About 10 days ago, I got wind that the WPBSA Board might do this. I was invited to attend a board meeting last Monday to discuss what they claim were serious allegations against me in their in-house publication In The Frame but I replied that it contained serious libels and inaccuracies which I would analyse at a time and in a manner of my choosing.
Their invitation to appear in the lions' den seemed odd considering they have no disciplinary jurisdiction over me. Readers may remember the constitutional technicality whereby I was deprived of WPBSA playing and other membership rights: less than six months after honorary membership was conferred I was told that this was renewable annually by the board. Had I continued to pay my membership fees, I could not have been expelled without charge or trial.

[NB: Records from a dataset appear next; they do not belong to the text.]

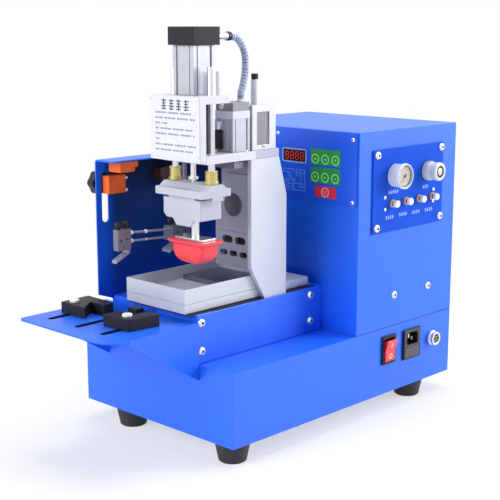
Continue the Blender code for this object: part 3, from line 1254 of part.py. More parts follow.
def scraper_frame():
    """Crossbar with its piston rod and the hanger rod."""
    shape = box(CROSSBAR_LEFT, CROSSBAR_RIGHT, CROSSBAR_FRONT, CROSSBAR_REAR,
                CROSSBAR_BOTTOM_Z, CROSSBAR_TOP)
    rod = SCRAPER_ROD_DIAMETER / 2
    piston = SCRAPER_BORE / 2 - PISTON_CLEARANCE
    piston_top = SCRAPER_BOTTOM + SCRAPER_PISTON_RISE
    piston_bottom = piston_top - SCRAPER_ROD_DIAMETER
    fuse(shape, turned("Z", SCRAPER_X, SCRAPER_Y, [
        (0, CROSSBAR_TOP - GAP), (rod, CROSSBAR_TOP - GAP), (rod, piston_bottom),
        (piston, piston_bottom), (piston, piston_top), (0, piston_top)], 16))
    rear_top = REAR_JAW_BOTTOM_Z + REAR_JAW_HEIGHT
    fuse(shape, cylinder("Z", HANGER_X, HANGER_Y, HANGER_DIAMETER / 2, rear_top + GAP,
                         CROSSBAR_BOTTOM_Z + GAP, 16))
    return part("scraper_frame", shape, STEEL, (SCRAPER_X, SCRAPER_Y, CROSSBAR_BOTTOM_Z))


def blade_outline(front, bottom):
    """A slanted blade that leans forward from under its block."""
    return [
        (front + BLADE_REACH, bottom), (front + BLADE_REACH + BLADE_THICKNESS, bottom),
        (front + BLADE_THICKNESS, bottom - BLADE_DROP), (front, bottom - BLADE_DROP),
    ]


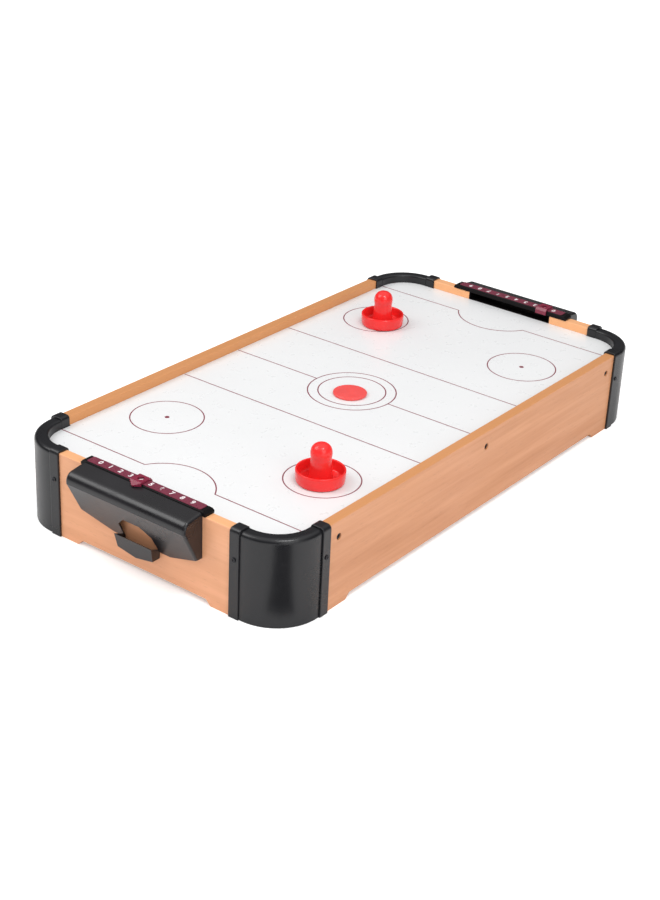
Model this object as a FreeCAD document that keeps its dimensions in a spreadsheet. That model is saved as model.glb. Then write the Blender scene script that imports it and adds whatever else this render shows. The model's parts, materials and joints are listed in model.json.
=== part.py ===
import FreeCAD, Part
import math
import os
import re

import Sketcher
from FreeCAD import Placement, Rotation, Vector

# Tabletop air hockey table. X runs along the table, Y across it and Z up.
# The origin is the centre of the footprint, on the surface the table stands on.
# Distances outward from an end rail's outside face are called depths.

DIMS = {
    # wooden frame
    "body_long": 560,
    "body_wide": 297,
    "rail_high": 79,
    "rail_thick": 10,
    "rail_round": 1,
    "arch_rise": 5,
    "arch_slope": 5,
    "side_arch_half": 200,
    "end_arch_half": 74,
    "mouth_half": 49,
    # corner caps
    "corner_round": 42,
    "cap_proud": 0.6,
    "cap_plate": 2,
    "cap_inside": 30.5,
    "cap_strap": 12.5,
    "strap_edge": 2.5,
    "cap_top": 79.3,
    "cap_bead": 4,
    "cap_lip": 2,
    "strap_top": 81,
    "strap_brow": 4,
    "strap_back": 3,
    "strap_ease": 0.7,
    "socket_gap": 2.6,
    "ledge_inside": 26,
    "ledge_low": 62,
    "cap_screw_up": 53.7,
    "cap_screw_back": 7.5,
    # deck and the boards under it
    "deck_top": 71,
    "deck_thick": 3,
    "board_gap": 0.2,
    "hole_pitch": 26,
    "hole_round": 0.4,
    "cleat_wide": 10,
    "cleat_high": 12,
    "floor_low": 24,
    "floor_thick": 3,
    "groove_deep": 4,
    "rail_screw_up": 64.3,
    "rail_screw_step": 213,
    # goal boxes
    "goal_half": 65,
    "goal_top": 82,
    "nose_deep": 21.8,
    "nose_low": 70,
    "nose_fall": 3,
    "nose_round": 8,
    "shell": 2,
    "face_foot": 28.4,
    "tray_half": 20.5,
    "tray_foot_half": 19.4,
    "tray_deep": 11.5,
    "tray_foot_deep": 7.7,
    "tray_low": 19,
    "tray_rise": 4,
    "tray_lip": 36,
    "tray_back": 31,
    "tray_wall": 1.2,
    "funnel_low": 24.5,
    "funnel_rise": 0.375,
    "window_foot": 19.3,
    "window_wide": 18.3,
    "window_narrow": 9,
    "window_knee": 44.8,
    "window_top": 53.5,
    "boss_out": 57,
    "boss_up": 53,
    # score bars
    "bar_half": 68,
    "bar_inner": 10.6,
    "bar_outer": 0.6,
    "bar_top": 83.4,
    "bar_bevel": 0.8,
    "peg_out": 58,
    "peg_round": 2,
    "peg_long": 7,
    "sill_thick": 0.9,
    "sill_gap": 0.1,
    "label_half": 62,
    "label_thick": 0.5,
    "mark_step": 11.2,
    "clip_half": 6,
    "clip_wall": 1.4,
    "clip_gap": 0.3,
    # strikers and puck
    "glide_gap": 0.15,
    "bowl_round": 21.6,
    "bowl_high": 12,
    "knob_round": 9.4,
    "knob_up": 26.1,
    "puck_round": 15.7,
    "puck_high": 2.2,
    "puck_edge": 0.6,
    # fan
    "fan_along": -60,
    "duct_round": 42,
    "duct_wall": 2,
    "duct_low": 8,
    "duct_top": 44,
    "flange_round": 50,
    "flange_thick": 2,
    "spoke_wide": 5,
    "spoke_thick": 3,
    "grille_low": 6,
    "motor_round": 10,
    "motor_long": 23,
    "shaft_round": 1,
    "shaft_gap": 0.05,
    "hub_round": 9,
    "hub_low": 18,
    "hub_high": 16,
    "blade_tip": 38.5,
    "blade_chord": 20,
    "blade_thick": 1.6,
    "blade_pitch": 35,
    # batteries
    "case_along": 70,
    "case_half_long": 33,
    "case_half_wide": 33.5,
    "case_low": 4,
    "case_wall": 2,
    "cell_round": 7.1,
    "cell_long": 49.3,
    "cell_pitch": 15,
    "nub_round": 2.7,
    "nub_long": 1.2,
    "door_thick": 1.8,
    "door_up": 5.1,
    "door_tongue": 0.8,
    # switch
    "switch_along": 10,
    "switch_across": -60,
    "switch_half_long": 9.5,
    "switch_half_wide": 6,
    "switch_high": 12,
    "bezel_thick": 1.4,
    "bezel_proud": 1.6,
    "rocker_half_long": 7,
    "rocker_half_wide": 4,
    "rocker_tilt": 8,
    "pin_round": 0.9,
    # leads
    "lead_round": 0.7,
    "lead_bend": 5,
}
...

The banning letter was dated Wednesday 14 October but was handed to me only at 7pm on Friday when I arrived at the Guildhall. The timing made an immediate response through lawyers or other means at the end of a working week more difficult.
Blake and the WPBSA's head of media relations, Brian Radford, had met with BBC TV earlier but it seems the BBC were reluctant to co-operate in any action which might be interpreted as a governing body exercising right of veto on a commentator for an event for which they had paid rights fees.

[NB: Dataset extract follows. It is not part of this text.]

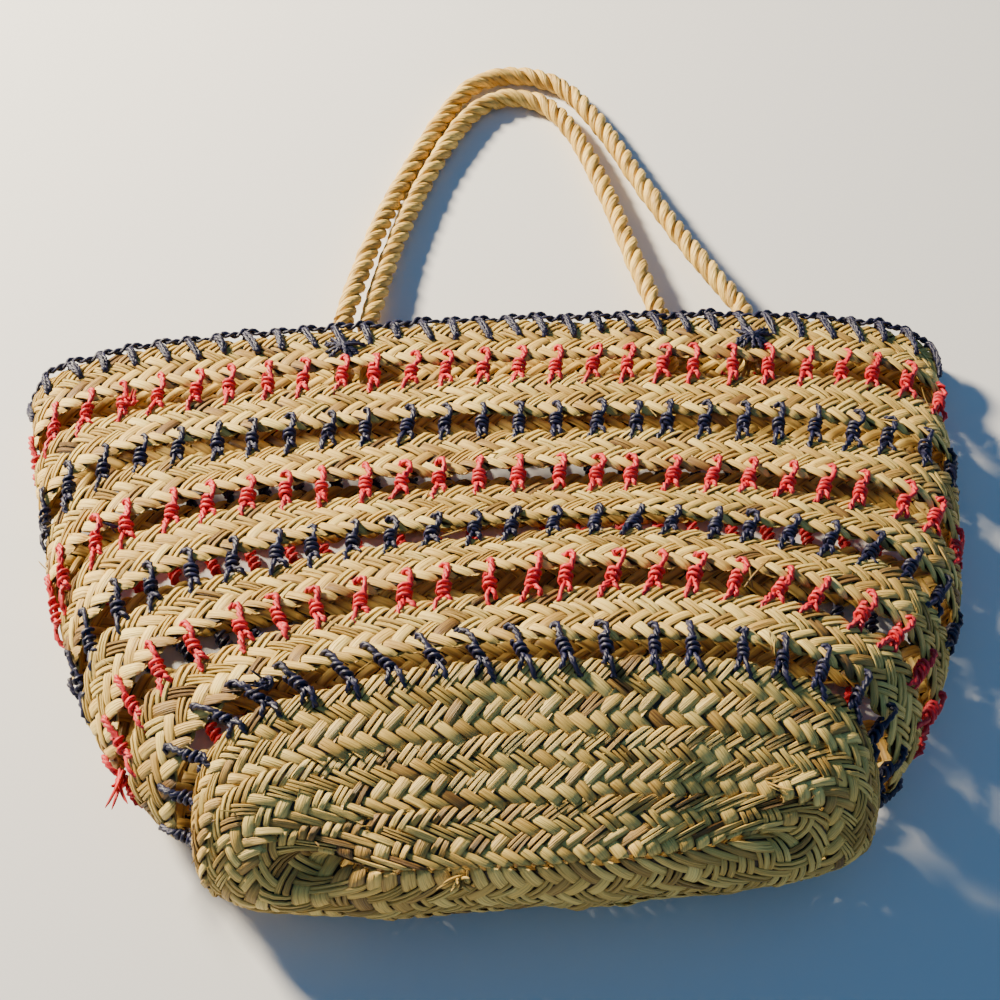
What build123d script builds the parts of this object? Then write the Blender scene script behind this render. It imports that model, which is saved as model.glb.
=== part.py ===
from build123d import *
import os
from math import cos, pi, radians, sin, sqrt, tan

# Plaited palm-leaf bag lying on its back: +X across the mouth, +Y towards the mouth and the handles,
# +Z up, resting on z = 0. Lengths are in millimetres.

# ---- the braid
band_width = 32.0          # length of wall that one open round takes
band_gap = 13.0            # length of wall between two open rounds
braid_thickness = 4.0
open_rounds = 6
base_rounds = 3
base_depth = 93.0          # length of wall from the last stitched row to the fold of the base
round_seam = 3.4           # seam between two rounds of the closed base
core_gap = 4.0             # from the innermost round to the line along which the base is folded

# ---- the mouth
mouth_half_width = 257.0
mouth_front_y = 54.0
mouth_back_y = 57.0
mouth_end_y = 22.0
mouth_height = 24.3        # between the middles of the front and the back wall
mouth_end_height = 9.0     # of the two ends above the back wall

# ---- the wall between the mouth and the foot
end_bluntness = 0.85       # of the two ends of a ring: 0 is an ellipse, more is blunter
arch_softness = 0.15       # how gradually a ring leaves its ends
arch_power = 1.5
straight_share = 0.4       # of the narrowing towards the foot, the rest of it grows as a cube
front_bow = 4.0            # the most that the front wall leaves a straight line
end_bow = 34.0
rise_power = 1.2           # of the growth of the height towards the foot

# ---- the foot, where the open wall meets the closed base
foot_half_width = 155.5
foot_front_y = -203.0
foot_back_y = -230.0
foot_end_y = -256.0
foot_height = 86.8
foot_end_height = 32.0

# ---- the fold of the base
fold_half_length = 91.0
fold_y = -288.7
fold_end_y = -274.7
fold_height = 58.8
fold_end_height = 50.0

# ---- the bulge of the base between its foot and its fold
bulge_half_width = 159.5
bulge_y = -287.7           # half way up its two ends
bulge_middle_y = 4.0       # less far out in the middle of either wall
bulge_half_depth = 31.0
bulge_half_height = 37.0
bulge_end_rise = 3.0
bulge_middle_drop = 2.0

# ---- threads
thread_diameter = 2.6
thread_clearance = 0.5
stitch_pitch = 20.0
edging_diameter = 3.0
edging_stand_off = 2.7     # of the edging cord beyond the edge of the mouth
bar_width = 2.6
bar_length = 15.0
bar_thickness = 1.2
bar_pitch = 16.4
bar_start = 1.0            # from the edge of the mouth
seat = 0.2                 # between a thread and the braid that it lies on
lashing_length = 24.0
lashing_angle = 38.0
lashing_centre = 17.0      # from the edge of the mouth
lashing_reach = 14.0       # bars this near the middle of a lashing are left out

# ---- the rope handles
rope_diameter = 12.0
knuckle_clearance = 0.7
knuckle_round = 4.5        # of a tail's near end, so that the loop can swing past upright
tail_length = 54.0         # from the knuckle to the cut end inside the bag
tail_slope = 6.0           # of the front tails, under the rising front wall
arc_share = 0.45           # of the shorter of two runs that an arc between them takes

# ---- how finely the rings are built
sections_per_half = 30
bend_weight = 110.0       # length of ring that a turn of one radian counts for

front_route = [
    (-84, 68, 17.2), (-74, 108, 13.8), (-58, 158, 9.6), (-38, 206, 6.4), (-17, 248, 6.4),
    (4, 281, 6.4), (25, 291, 6.4), (48, 289, 6.4), (69, 276, 6.4), (86, 243, 6.4),
    (97, 214, 6.4), (111, 170, 8.8), (126, 127, 12.2), (139, 95, 14.6), (151, 68, 16.1),
]
back_route = [
    (-70, 68, 11.6), (-60, 108, 9.8), (-44, 152, 8), (-27, 192, 6.4), (-10, 226, 6.4),
    (5, 252, 6.4), (21, 265, 6.4), (40, 268, 6.4), (57, 258, 6.4), (70, 232, 6.4),
    (79, 200, 6.4), (87, 160, 7.6), (93, 122, 9.3), (98, 92, 10.7), (103, 68, 11.6),
]

# ---- derived
round_pitch = band_width + band_gap
wall_length = open_rounds * round_pitch
back_wall_z = bar_thickness + braid_thickness / 2
rope_radius = rope_diameter / 2


def sideways(angle):
    """From 1 at one end of a ring to -1 at the other, with ends as round as the braid allows."""
    value = cos(radians(angle))
    return value * (1 + end_bluntness) / (1 + end_bluntness * value * value)


def arch(lift):
    """Rises from 0 at the ends of a ring to 1 in the middle of either wall."""
    low = sqrt(lift**2 + arch_softness**2) - arch_softness
    top = sqrt(1 + arch_softness**2) - arch_softness
    return (low / top) ** arch_power


def between(start, end, share):
    return start + (end - start) * share


def ring_half_width(share):
    """Half the width of the flattened ring, which narrows faster towards the foot."""
    loss = mouth_half_width - foot_half_width
    return mouth_half_width - loss * between(share**3, share, straight_share)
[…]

The present WPBSA regime has not liked several critical articles in Snooker Scene, which I have edited for 27 years, although they have never claimed, let alone proved, a material inaccuracy in them.
However, the In The Frame article about me contains extraordinary distortions, mostly difficult to summarise for those not involved in snooker minutiae but including an unfounded allegation that I leaked confidential information when I was briefly a WPBSA board member seven - yes, seven - years ago.
I have instructed Rhory Robertson to issue a writ for libel on my behalf. He is already representing Jim McKenzie, briefly the WPBSA chief executive, whose summary dismissal on 1 December provoked the civil war which has engulfed snooker to this day. The High Court action is due to be heard on 11 January.
Robertson is also representing Mirror Group Newspapers in the libel action brought by WPBSA when the Mirror claimed a cover-up in the disclosure of the results of an internal inquiry into allegedly excessive expense claims.